We’ve Built a Wonderful Family
In 1997, David Weigand filed for full custody of his young son after the boy witnessed his mother being beaten time and time again by his stepfather, who was his mother’s third husband. It got so bad that he called 911 when the stepfather threatened to kill both the boy and his mother. But despite the fact that the boy was living in a volatile environment ruthlessly ruled by a man who was a convicted felon, drug-user, alcoholic, and domestic abuser, and despite the fact that Mr. Weigand had a solid job and did all he could to care for his son, the Mississippi Supreme Court ruled against Mr. Weigand when it came to the custody of his son.
David Weigand was a 41-year-old gay man.
Judge Percy Lee Lynchard ordered that, due to the fact that Mr.

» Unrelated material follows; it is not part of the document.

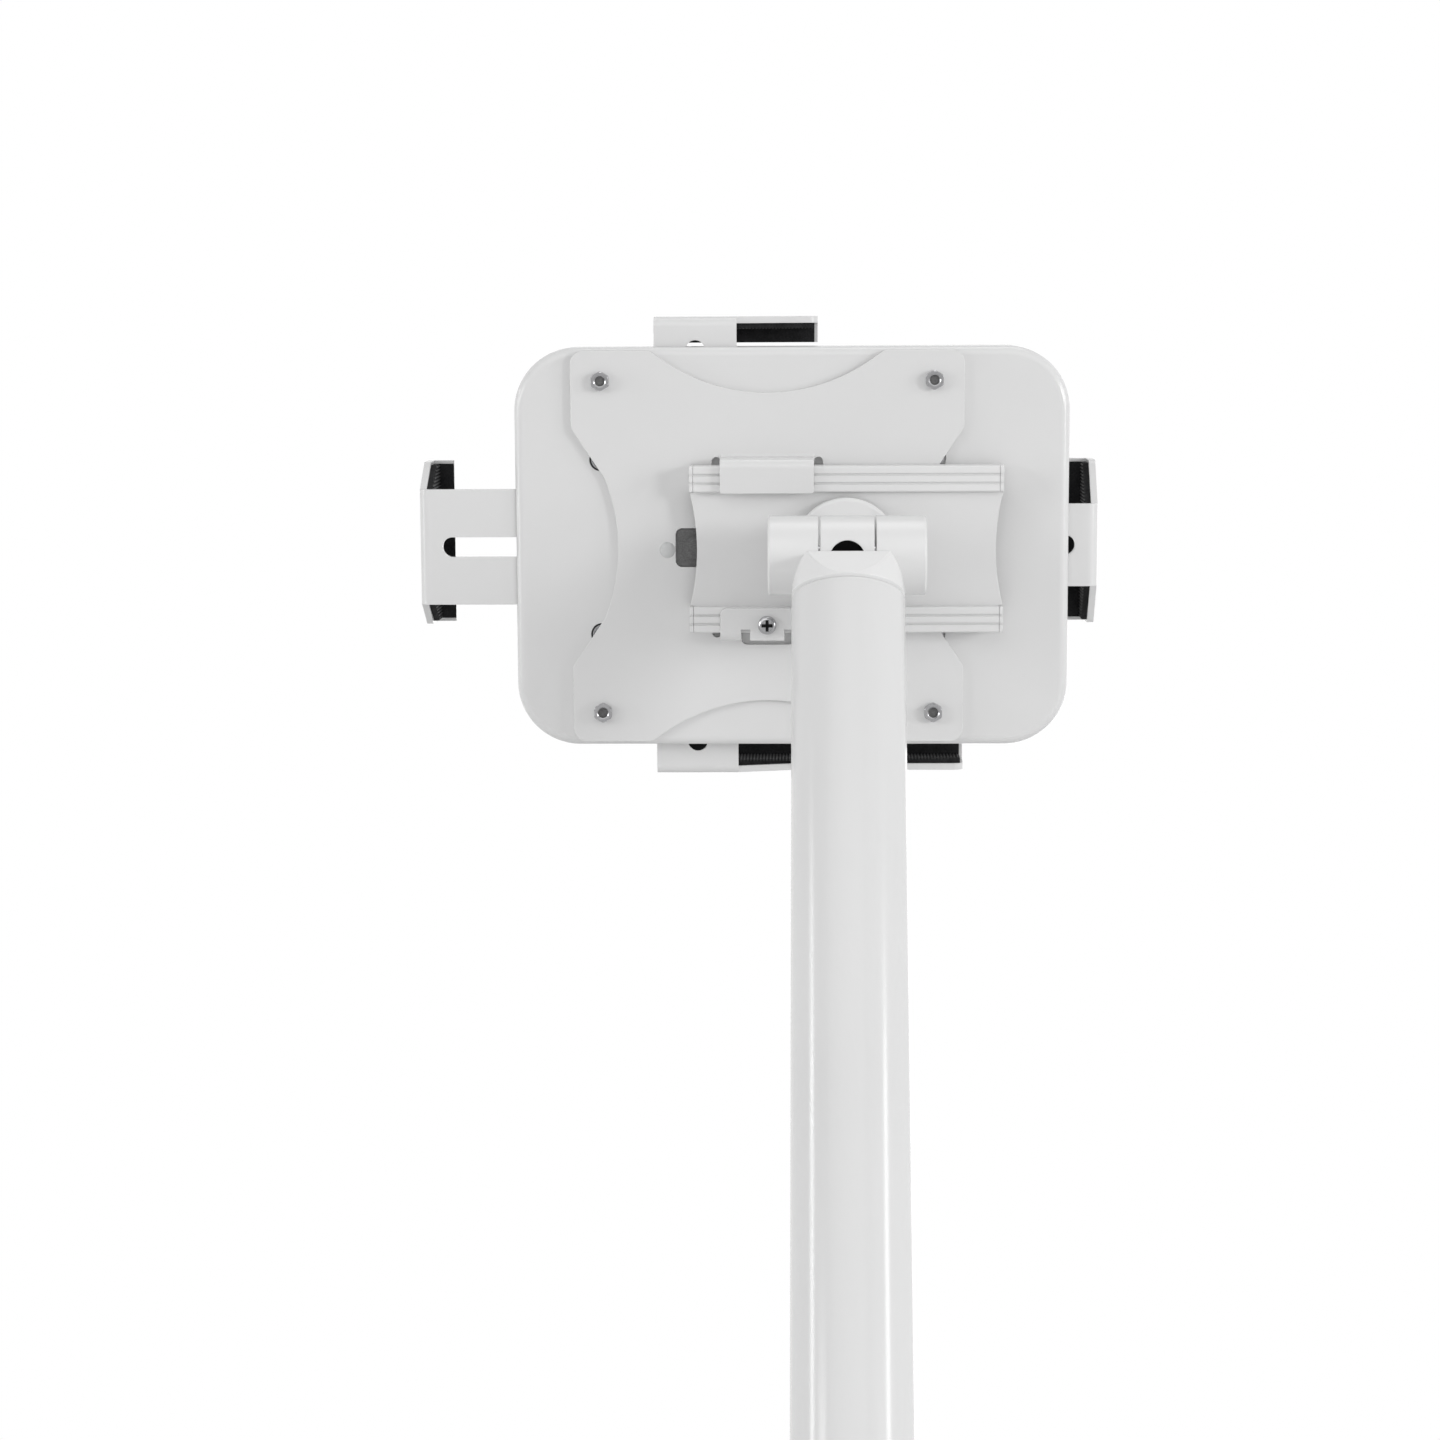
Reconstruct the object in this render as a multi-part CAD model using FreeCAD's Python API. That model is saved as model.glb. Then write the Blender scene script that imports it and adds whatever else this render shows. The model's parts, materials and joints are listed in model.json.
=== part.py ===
import FreeCAD, Part
import math
import os

from FreeCAD import Rotation, Vector

# Tablet floor stand: a round steel base, one straight pole, a tilting and turning
# hinge, a rail carriage, and a sliding four-arm tablet holder.
# Row frame: +Z up, the user stands at -Y, the hinge axis runs along X.
# Head frame: x as the row, y from the screen towards the back, z up the screen.
# All lengths are millimetres, all angles degrees.

# General clearances
RUN_GAP = 0.3            # between pieces that slide or turn past each other
FIT_GAP = 0.05           # radial clearance of a shaft in its bore
SEAT_GAP = 0.1           # radial clearance of a fixed screw in its hole

# Base
BASE_R = 190.0
BASE_T = 8.0
BASE_EDGE = 1.5           # chamfer round both rims
FOOT_R = 14.0
FOOT_T = 3.0
FOOT_COUNT = 6
FOOT_INSET = 24.0
FOOT_EDGE = 0.8
BASE_BOLT_R = 5.0
BASE_BOLT_HEAD_R = 8.5
BASE_BOLT_HEAD_T = 4.5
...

Weigand was gay, his son was to stay in the custody of his mother and her abusive husband. The judge also ordered that Mr. Weigand’s partner of eight years move out of their jointly-owned home when the boy arrived for visits in the summer.
Heartbroken after the ruling, Mr. Weigand said, “…my son, my partner and I have built a wonderful family together. It makes me sad and deeply worried for my son to know that the Court cares more about the gender of my life partner than about giving my son a good home.”
Five highly-regarded professors from the Psychology Department at Ole Miss submitted what’s known as a “Friend of the Court” brief, in which they said “scientific research provides no support for the belief that lesbians or gay men lack parenting instincts or ability,” and to presume as much “precludes a full evaluation of the best interests of the child.”
Even though the Weigand ruling happened 20 years ago, well before the efforts to legalize same-sex marriage came to fruition, that fact remains that laws discriminating against gay and lesbian parents are still in the books: in individual opinions of the courts, case histories, and even in actual legislation.
There is still a stigma in many circles regarding gay and lesbian parents of children from a previous heterosexual relationship. If you are LGBTQ and find yourself in a legal battle for your child, you should not hesitate to seek legal assistance. At Nottage and Ward, LLP, we specialize in legal parentage issues regarding same-sex couples, and we’d love to sit down with you. We serve the Greater Chicago area, and you can call us at (312) 332-2915. We are here to help.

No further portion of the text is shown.